GIVEN EXERCISE: List, from the lines below, each one with "joints" in it.
###
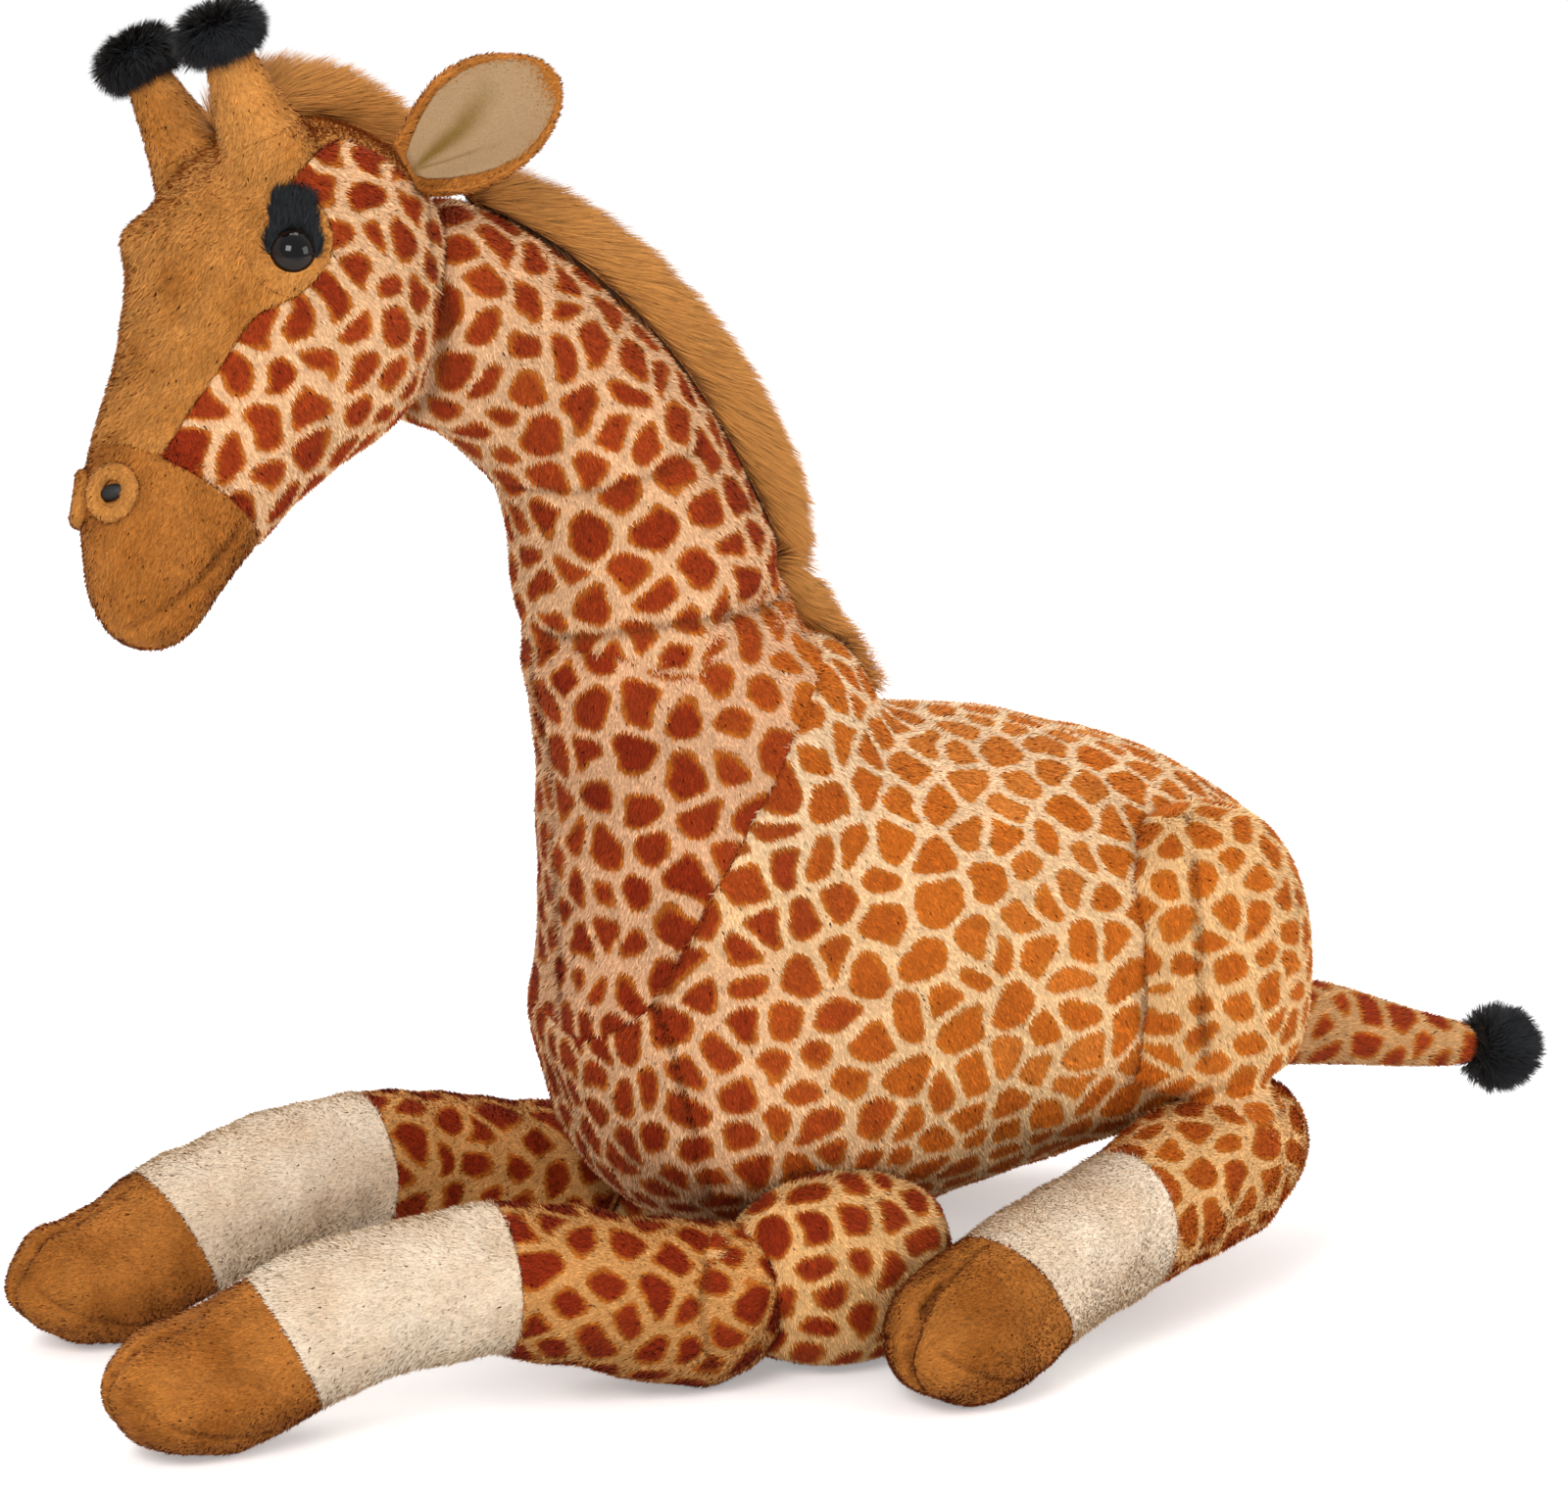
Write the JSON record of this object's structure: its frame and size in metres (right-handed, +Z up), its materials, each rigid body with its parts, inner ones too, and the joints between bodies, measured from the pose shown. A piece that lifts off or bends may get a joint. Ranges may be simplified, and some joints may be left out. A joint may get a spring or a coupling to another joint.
{
  "type": "plush giraffe",
  "caption": "Large stuffed giraffe lying down with its neck raised, printed plush with a long-pile mane, plain hooves, sewn horns, cupped ears, glossy safety eyes and a tufted tail",
  "frame": {"origin": "centre of the bounding box's bottom face, on the plane that the legs lie on", "axes": "the giraffe faces -X, its left side is -Y and +Z is up; X is also its longest extent, from the fore hooves to the tail tuft"},
  "size_m": [0.7568, 0.3906, 0.6168],
  "materials": {
    "printed_plush": "short-pile plush with a printed pattern of rust-brown patches on peach",
    "tan_plush": "short-pile tan plush with a darker nap",
    "cream_plush": "short-pile cream plush",
    "ear_lining": "short-pile peach plush",
    "mane_pile": "long combed ginger pile",
    "black_fur": "medium-length black fur",
    "eye_gloss": "polished black plastic",
    "washer_plastic": "moulded white plastic"
  },
  "bodies": {
    "torso": {"body": "printed_plush", "neck_lower": "printed_plush", "mane_lower": "mane_pile", "upper_arm_left": "printed_plush", "upper_arm_right": "printed_plush", "thigh_left": "printed_plush", "thigh_right": "printed_plush"},
    "neck": {"neck_upper": "printed_plush", "mane_upper": "mane_pile"},
    "skull": {"head": "printed_plush", "face_panel": "tan_plush", "muzzle": "tan_plush", "mane_crown": "mane_pile", "horn_left": "tan_plush", "horn_right": "tan_plush", "horn_tip_left": "black_fur", "horn_tip_right": "black_fur", "eye_left": "eye_gloss", "eye_right": "eye_gloss", "eye_washer_left": "washer_plastic", "eye_washer_right": "washer_plastic", "eyelid_left": "tan_plush", "eyelid_right": "tan_plush", "eyelash_left": "black_fur", "eyelash_right": "black_fur", "nostril_rim_left": "tan_plush", "nostril_rim_right": "tan_plush", "nostril_left": "eye_gloss", "nostril_right": "eye_gloss"},
    "left_ear": {"ear_left": "tan_plush", "ear_lining_left": "ear_lining"},
    "right_ear": {"ear_right": "tan_plush", "ear_lining_right": "ear_lining"},
    "left_foreleg": {"forearm_left": "printed_plush", "fore_pastern_left": "cream_plush", "fore_hoof_left": "tan_plush"},
    "right_foreleg": {"forearm_right": "printed_plush", "fore_pastern_right": "cream_plush", "fore_hoof_right": "tan_plush"},
    "left_hindleg": {"shank_left": "printed_plush", "hind_pastern_left": "cream_plush", "hind_hoof_left": "tan_plush"},
    "right_hindleg": {"shank_right": "printed_plush", "hind_pastern_right": "cream_plush", "hind_hoof_right": "tan_plush"},
    "rear_tail": {"tail": "printed_plush", "tail_tuft": "black_fur"}
  },
  "joints": [
    {"name": "neck_lean", "type": "hinge", "parent": "torso", "child": "neck", "pos_m": [-0.0825, 0, 0.31301], "axis": [0, 1, 0], "range_deg": [-6, 6], "stiffness_Nm_per_rad": 15},
    {"name": "head_nod", "type": "hinge", "parent": "neck", "child": "skull", "pos_m": [-0.18245, 0, 0.47201], "axis": [0.2058, -0.9397, 0.2731], "range_deg": [-8, 8], "stiffness_Nm_per_rad": 6},
    {"name": "ear_left_flap", "type": "hinge", "parent": "skull", "child": "left_ear", "pos_m": [-0.21109, -0.02749, 0.54597], "axis": [-0.3395, 0.395, 0.8537], "range_deg": [-15, 15], "stiffness_Nm_per_rad": 0.05},
    {"name": "ear_right_flap", "type": "hinge", "parent": "skull", "child": "right_ear", "pos_m": [-0.22736, 0.04673, 0.52441], "axis": [0.2539, -0.0043, -0.9672], "range_deg": [-15, 15], "stiffness_Nm_per_rad": 0.05},
    {"name": "foreleg_left_spread", "type": "hinge", "parent": "torso", "child": "left_foreleg", "pos_m": [-0.10347, -0.094, 0.0396], "axis": [0, 0, 1], "range_deg": [0, 25], "stiffness_Nm_per_rad": 0.3},
    {"name": "foreleg_right_spread", "type": "hinge", "parent": "torso", "child": "right_foreleg", "pos_m": [-0.10347, 0.094, 0.0396], "axis": [0, 0, -1], "range_deg": [0, 25], "stiffness_Nm_per_rad": 0.3},
    {"name": "hindleg_left_spread", "type": "hinge", "parent": "torso", "child": "left_hindleg", "pos_m": [0.15852, -0.094, 0.07725], "axis": [0, 0, 1], "range_deg": [0, 30], "stiffness_Nm_per_rad": 0.3},
    {"name": "hindleg_right_spread", "type": "hinge", "parent": "torso", "child": "right_hindleg", "pos_m": [0.15852, 0.094, 0.07725], "axis": [0, 0, -1], "range_deg": [0, 30], "stiffness_Nm_per_rad": 0.3},
    {"name": "tail_swing", "type": "hinge", "parent": "torso", "child": "rear_tail", "pos_m": [0.23553, 0, 0.09799], "axis": [0, 0, 1], "range_deg": [-30, 30], "stiffness_Nm_per_rad": 0.05}
  ]
}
###
RESULT:
Write the JSON record of this object's structure: its frame and size in metres (right-handed, +Z up), its materials, each rigid body with its parts, inner ones too, and the joints between bodies, measured from the pose shown. A piece that lifts off or bends may get a joint. Ranges may be simplified, and some joints may be left out. A joint may get a spring or a coupling to another joint.
  "joints": [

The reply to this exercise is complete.